— Start of DATA LINES —
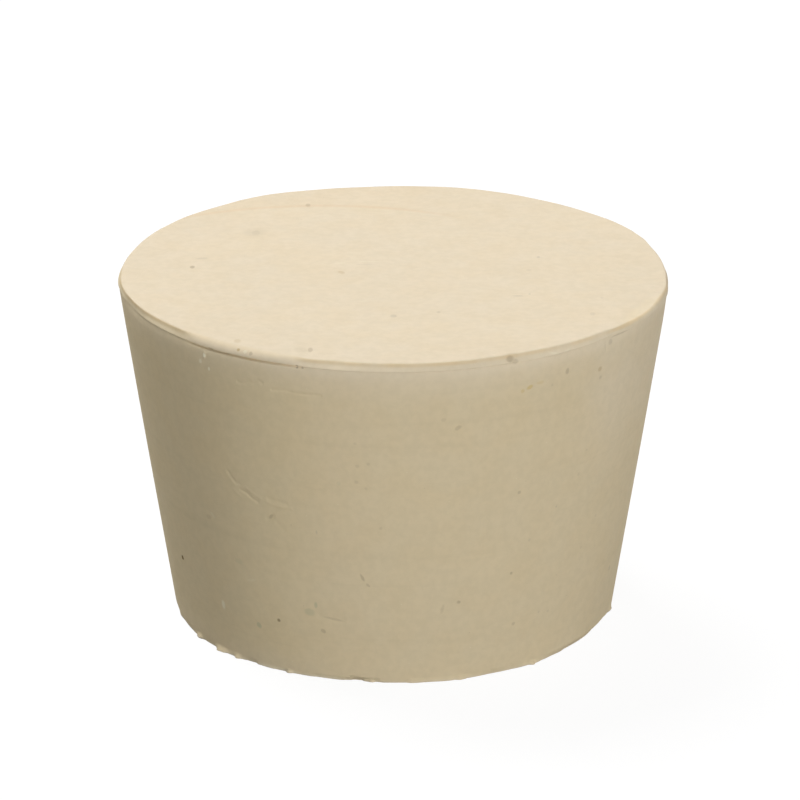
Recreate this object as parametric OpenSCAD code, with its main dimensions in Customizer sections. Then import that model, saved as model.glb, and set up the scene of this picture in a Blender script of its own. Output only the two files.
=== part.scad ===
// Solid rubber stopper, the size sold as number 8.
// One moulding: a plug that tapers from a trimmed rim at its large end down to its small end.
// Millimetres, +Z up. The origin is the centre of the small end, which it stands on.

/* [Body] */
// Diameter of the large end, across the rim
large_d = 41; // [38:0.5:60]
// Diameter of the small end, to the sharp corner that its rounded edge starts from
small_d = 33.3; // [20:0.1:37]
// Height from the small end to the large end
height = 26; // [12:0.5:50]
// Radius that rounds the edge of the small end
small_edge_r = 0.25; // [0.1:0.05:1]

/* [Rim] */
// Height of the upright land that is left where the moulding flash was trimmed off
land_h = 0.6; // [0.3:0.05:2]
// How far the tapered wall's own line stays inside the land at the large end
land_proud = 0.05; // [0.02:0.01:0.5]
// Radius that rounds the edge between the land and the large end
rim_edge_r = 0.45; // [0.1:0.05:1]

/* [Trimming slit] */
// Direction in which the trimming blade dug in under the land, in degrees from +X
slit_angle = -122; // [-180:1:180]
// Depth of the slit at its middle, from the wall's surface
slit_depth = 0.5; // [0.1:0.05:1.5]
// Height of the slit's mouth
slit_h = 0.16; // [0.06:0.02:0.5]

/* [Rim notch] */
// Direction of the notch pinched out of the rim's edge, in degrees from +X
notch_angle = -65; // [-180:1:180]
// Width of the notch along the edge
notch_w = 0.9; // [0.4:0.1:3]
// Depth of the notch, from the rounded edge
notch_depth = 0.2; // [0.05:0.05:0.8]

/* [Small end nicks] */
// Directions of the nicks that trimming left in the small end's edge, in degrees from +X
nick_angles = [-145, -127, -99, -36]; // [-180:1:180]
// Width of each of those nicks along the edge
nick_widths = [1.6, 1.4, 2.4, 3.0]; // [0.6:0.1:5]
// Depth of the nicks, from the rounded edge
nick_depth = 0.15; // [0.05:0.05:0.6]

/* [Hidden] */
$fn = 128;

rubber_colour = [0.92, 0.86, 0.75];

large_r = large_d / 2;
small_r = small_d / 2;
land_z = height - land_h;

// The tapered wall runs from the small end's corner to a point just inside the rim's corner
taper_run = large_r - land_proud - small_r;
taper_angle = atan(taper_run / height);
land_foot_r = small_r + taper_run * land_z / height;

// Inside angles of the section at its two outer corners
rim_corner = 90;
small_corner = 90 + taper_angle;

// A rounding takes at most this share of the face that it runs into
rounding_share = 0.8;
rim_round = min(rim_edge_r, land_h * rounding_share);
small_round = min(small_edge_r, land_z * rounding_share);

// A cutter stands this far out past the surface that it cuts
overrun = 1;

// Point at a distance and an angle from another, in the plane of the section
function step_from(point, distance, angle) = point + distance * [cos(angle), sin(angle)];

// Distance from a rounded corner's sharp point to its arc, along the line that halves the corner
function rounded_away(radius, corner) = radius / sin(corner / 2) - radius;

// Radius of the ball that leaves a hollow of this width and depth
function hollow_ball_r(width, depth) = (width * width / 4 + depth * depth) / (2 * depth);

// The sliver between a sharp corner and the arc that rounds it. The corner's two sides leave its
// point at first_side and at first_side + corner.
module corner_waste(point, first_side, corner, radius) {
    tangent_length = radius / tan(corner / 2);
    arc_centre = step_from(point, radius / sin(corner / 2), first_side + corner / 2);
    difference() {
        polygon([
            point,
            step_from(point, tangent_length, first_side),
            arc_centre,
            step_from(point, tangent_length, first_side + corner)
        ]);
        translate(arc_centre) circle(r = radius);
    }
}

// Right half of the section, from the axis out: small end, tapered wall, step, land, large end
module half_section() {
    difference() {
        polygon([
            [0, 0],
            [small_r, 0],
            [land_foot_r, land_z],
            [large_r, land_z],
            [large_r, height],
            [0, height]
        ]);
        corner_waste([small_r, 0], 180 - small_corner, small_corner, small_round);
        corner_waste([large_r, height], 180, rim_corner, rim_round);
    }
}

// Wedge blade pushed straight in under the land, so the slit runs out to nothing at both ends
module slit_blade() {
    reach = slit_depth + overrun;
    mouth_h = slit_h * reach / slit_depth;
    rotate([0, 0, slit_angle])
        translate([land_foot_r - slit_depth, 0, land_z])
            rotate([90, 0, 0])
                linear_extrude(height = large_d, center = true)
                    polygon([[0, 0], [reach, 0], [reach, -mouth_h]]);
}

// Ball that takes a shallow hollow out of a round edge. The outward direction is measured from
// level, and buried is the depth of the edge's arc below its sharp corner.
module edge_hollow(angle, edge_r, edge_z, outward, buried, width, depth) {
    ball_r = hollow_ball_r(width, depth);
    centre = step_from([edge_r, edge_z], ball_r - depth - buried, outward);
    rotate([0, 0, angle])
        translate([centre.x, 0, centre.y])
            sphere(r = ball_r);
}

module rim_notch() {
    edge_hollow(notch_angle, large_r, height, rim_corner / 2,
        rounded_away(rim_round, rim_corner), notch_w, notch_depth);
}

module small_end_nicks() {
    for (i = [0 : len(nick_angles) - 1])
        edge_hollow(nick_angles[i], small_r, 0, -small_corner / 2,
            rounded_away(small_round, small_corner), nick_widths[i], nick_depth);
}

module stopper() {
    color(rubber_colour)
        difference() {
            rotate_extrude() half_section();
            slit_blade();
            rim_notch();
            small_end_nicks();
        }
}

stopper();
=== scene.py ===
import math

import bmesh
import bpy
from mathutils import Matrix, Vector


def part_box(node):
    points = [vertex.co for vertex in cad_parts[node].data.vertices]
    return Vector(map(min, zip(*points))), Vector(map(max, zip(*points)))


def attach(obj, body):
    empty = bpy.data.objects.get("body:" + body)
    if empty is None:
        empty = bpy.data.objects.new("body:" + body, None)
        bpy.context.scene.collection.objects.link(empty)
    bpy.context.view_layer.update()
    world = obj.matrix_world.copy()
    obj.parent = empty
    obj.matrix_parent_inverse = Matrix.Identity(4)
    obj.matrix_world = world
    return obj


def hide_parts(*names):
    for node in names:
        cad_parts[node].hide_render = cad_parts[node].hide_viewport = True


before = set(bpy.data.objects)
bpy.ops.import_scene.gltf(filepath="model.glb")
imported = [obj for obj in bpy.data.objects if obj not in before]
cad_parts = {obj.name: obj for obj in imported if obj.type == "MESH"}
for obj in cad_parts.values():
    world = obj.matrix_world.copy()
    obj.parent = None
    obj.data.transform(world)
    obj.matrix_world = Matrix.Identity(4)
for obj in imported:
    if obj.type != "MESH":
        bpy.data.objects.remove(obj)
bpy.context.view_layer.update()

# Plug. One solid moulding of cream rubber that is filled with chalk, pressed in a mould that
# parts just under the large end. It tapers evenly from there down to the small end.
mm = 0.001
low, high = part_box("stopper")
height = high.z - low.z
large_r = (high.x - low.x) / 2
small_r = 16.65 * mm
small_edge_r = 0.04 * mm
parting_z = height - 0.6 * mm
columns = 480

# Less than any real size, for comparing places
hair = 0.0005 * mm

# Where the wall's even rows end and the closer rows of the two edges begin
small_band_z = 0.9 * mm
large_band_z = height - 1.6 * mm
small_band_rows = 10
wall_rows = 36
large_band_rows = 12


def wall_r(z):
    """Radius of the tapered wall at a height."""
    return small_r + (large_r - small_r) * z / height


def middle(part):
    """Middle of a vertex, an edge or a face."""
    if isinstance(part, bmesh.types.BMVert):
        return part.co
    return sum((corner.co for corner in part.verts), part.verts[0].co * 0) / len(part.verts)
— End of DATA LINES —
- **WHAT THE TASK ASKS**
All of the data must be returned exactly.

- **EXERCISE RESPONSE**
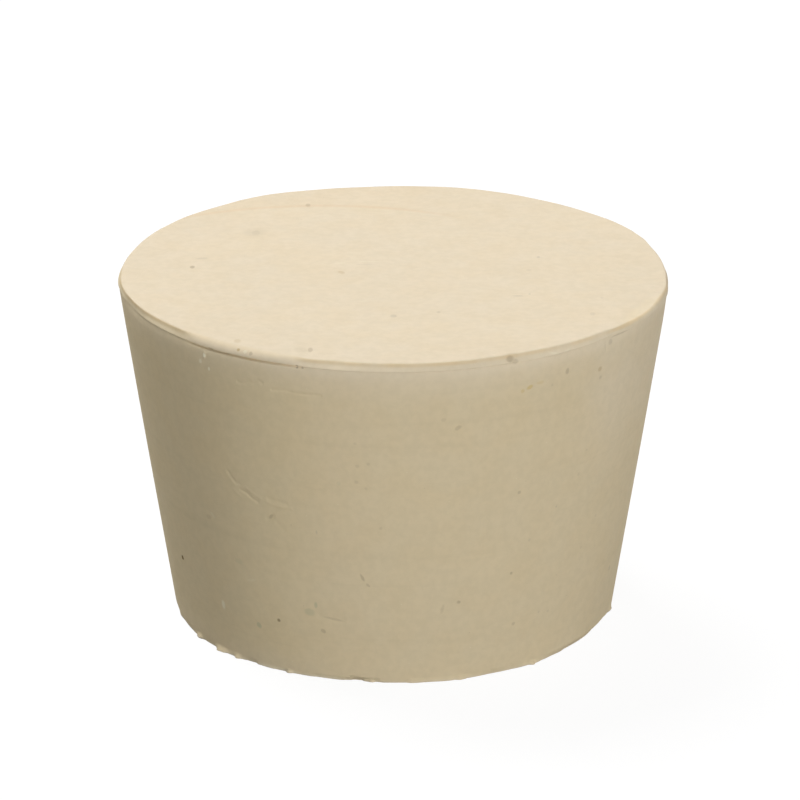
Recreate this object as parametric OpenSCAD code, with its main dimensions in Customizer sections. Then import that model, saved as model.glb, and set up the scene of this picture in a Blender script of its own. Output only the two files.
=== part.scad ===
// Solid rubber stopper, the size sold as number 8.
// One moulding: a plug that tapers from a trimmed rim at its large end down to its small end.
// Millimetres, +Z up. The origin is the centre of the small end, which it stands on.

/* [Body] */
// Diameter of the large end, across the rim
large_d = 41; // [38:0.5:60]
// Diameter of the small end, to the sharp corner that its rounded edge starts from
small_d = 33.3; // [20:0.1:37]
// Height from the small end to the large end
height = 26; // [12:0.5:50]
// Radius that rounds the edge of the small end
small_edge_r = 0.25; // [0.1:0.05:1]

/* [Rim] */
// Height of the upright land that is left where the moulding flash was trimmed off
land_h = 0.6; // [0.3:0.05:2]
// How far the tapered wall's own line stays inside the land at the large end
land_proud = 0.05; // [0.02:0.01:0.5]
// Radius that rounds the edge between the land and the large end
rim_edge_r = 0.45; // [0.1:0.05:1]

/* [Trimming slit] */
// Direction in which the trimming blade dug in under the land, in degrees from +X
slit_angle = -122; // [-180:1:180]
// Depth of the slit at its middle, from the wall's surface
slit_depth = 0.5; // [0.1:0.05:1.5]
// Height of the slit's mouth
slit_h = 0.16; // [0.06:0.02:0.5]

/* [Rim notch] */
// Direction of the notch pinched out of the rim's edge, in degrees from +X
notch_angle = -65; // [-180:1:180]
// Width of the notch along the edge
notch_w = 0.9; // [0.4:0.1:3]
// Depth of the notch, from the rounded edge
notch_depth = 0.2; // [0.05:0.05:0.8]

/* [Small end nicks] */
// Directions of the nicks that trimming left in the small end's edge, in degrees from +X
nick_angles = [-145, -127, -99, -36]; // [-180:1:180]
// Width of each of those nicks along the edge
nick_widths = [1.6, 1.4, 2.4, 3.0]; // [0.6:0.1:5]
// Depth of the nicks, from the rounded edge
nick_depth = 0.15; // [0.05:0.05:0.6]

/* [Hidden] */
$fn = 128;

rubber_colour = [0.92, 0.86, 0.75];

large_r = large_d / 2;
small_r = small_d / 2;
land_z = height - land_h;

// The tapered wall runs from the small end's corner to a point just inside the rim's corner
taper_run = large_r - land_proud - small_r;
taper_angle = atan(taper_run / height);
land_foot_r = small_r + taper_run * land_z / height;

// Inside angles of the section at its two outer corners
rim_corner = 90;
small_corner = 90 + taper_angle;

// A rounding takes at most this share of the face that it runs into
rounding_share = 0.8;
rim_round = min(rim_edge_r, land_h * rounding_share);
small_round = min(small_edge_r, land_z * rounding_share);

// A cutter stands this far out past the surface that it cuts
overrun = 1;

// Point at a distance and an angle from another, in the plane of the section
function step_from(point, distance, angle) = point + distance * [cos(angle), sin(angle)];

// Distance from a rounded corner's sharp point to its arc, along the line that halves the corner
function rounded_away(radius, corner) = radius / sin(corner / 2) - radius;

// Radius of the ball that leaves a hollow of this width and depth
function hollow_ball_r(width, depth) = (width * width / 4 + depth * depth) / (2 * depth);

// The sliver between a sharp corner and the arc that rounds it. The corner's two sides leave its
// point at first_side and at first_side + corner.
module corner_waste(point, first_side, corner, radius) {
    tangent_length = radius / tan(corner / 2);
    arc_centre = step_from(point, radius / sin(corner / 2), first_side + corner / 2);
    difference() {
        polygon([
            point,
            step_from(point, tangent_length, first_side),
            arc_centre,
            step_from(point, tangent_length, first_side + corner)
        ]);
        translate(arc_centre) circle(r = radius);
    }
}

// Right half of the section, from the axis out: small end, tapered wall, step, land, large end
module half_section() {
    difference() {
        polygon([
            [0, 0],
            [small_r, 0],
            [land_foot_r, land_z],
            [large_r, land_z],
            [large_r, height],
            [0, height]
        ]);
        corner_waste([small_r, 0], 180 - small_corner, small_corner, small_round);
        corner_waste([large_r, height], 180, rim_corner, rim_round);
    }
}

// Wedge blade pushed straight in under the land, so the slit runs out to nothing at both ends
module slit_blade() {
    reach = slit_depth + overrun;
    mouth_h = slit_h * reach / slit_depth;
    rotate([0, 0, slit_angle])
        translate([land_foot_r - slit_depth, 0, land_z])
            rotate([90, 0, 0])
                linear_extrude(height = large_d, center = true)
                    polygon([[0, 0], [reach, 0], [reach, -mouth_h]]);
}

// Ball that takes a shallow hollow out of a round edge. The outward direction is measured from
// level, and buried is the depth of the edge's arc below its sharp corner.
module edge_hollow(angle, edge_r, edge_z, outward, buried, width, depth) {
    ball_r = hollow_ball_r(width, depth);
    centre = step_from([edge_r, edge_z], ball_r - depth - buried, outward);
    rotate([0, 0, angle])
        translate([centre.x, 0, centre.y])
            sphere(r = ball_r);
}

module rim_notch() {
    edge_hollow(notch_angle, large_r, height, rim_corner / 2,
        rounded_away(rim_round, rim_corner), notch_w, notch_depth);
}

module small_end_nicks() {
    for (i = [0 : len(nick_angles) - 1])
        edge_hollow(nick_angles[i], small_r, 0, -small_corner / 2,
            rounded_away(small_round, small_corner), nick_widths[i], nick_depth);
}

module stopper() {
    color(rubber_colour)
        difference() {
            rotate_extrude() half_section();
            slit_blade();
            rim_notch();
            small_end_nicks();
        }
}

stopper();
=== scene.py ===
import math

import bmesh
import bpy
from mathutils import Matrix, Vector


def part_box(node):
    points = [vertex.co for vertex in cad_parts[node].data.vertices]
    return Vector(map(min, zip(*points))), Vector(map(max, zip(*points)))


def attach(obj, body):
    empty = bpy.data.objects.get("body:" + body)
    if empty is None:
        empty = bpy.data.objects.new("body:" + body, None)
        bpy.context.scene.collection.objects.link(empty)
    bpy.context.view_layer.update()
    world = obj.matrix_world.copy()
    obj.parent = empty
    obj.matrix_parent_inverse = Matrix.Identity(4)
    obj.matrix_world = world
    return obj


def hide_parts(*names):
    for node in names:
        cad_parts[node].hide_render = cad_parts[node].hide_viewport = True


before = set(bpy.data.objects)
bpy.ops.import_scene.gltf(filepath="model.glb")
imported = [obj for obj in bpy.data.objects if obj not in before]
cad_parts = {obj.name: obj for obj in imported if obj.type == "MESH"}
for obj in cad_parts.values():
    world = obj.matrix_world.copy()
    obj.parent = None
    obj.data.transform(world)
    obj.matrix_world = Matrix.Identity(4)
for obj in imported:
    if obj.type != "MESH":
        bpy.data.objects.remove(obj)
bpy.context.view_layer.update()

# Plug. One solid moulding of cream rubber that is filled with chalk, pressed in a mould that
# parts just under the large end. It tapers evenly from there down to the small end.
mm = 0.001
low, high = part_box("stopper")
height = high.z - low.z
large_r = (high.x - low.x) / 2
small_r = 16.65 * mm
small_edge_r = 0.04 * mm
parting_z = height - 0.6 * mm
columns = 480

# Less than any real size, for comparing places
hair = 0.0005 * mm

# Where the wall's even rows end and the closer rows of the two edges begin
small_band_z = 0.9 * mm
large_band_z = height - 1.6 * mm
small_band_rows = 10
wall_rows = 36
large_band_rows = 12


def wall_r(z):
    """Radius of the tapered wall at a height."""
    return small_r + (large_r - small_r) * z / height


def middle(part):
    """Middle of a vertex, an edge or a face."""
    if isinstance(part, bmesh.types.BMVert):
        return part.co
    return sum((corner.co for corner in part.verts), part.verts[0].co * 0) / len(part.verts)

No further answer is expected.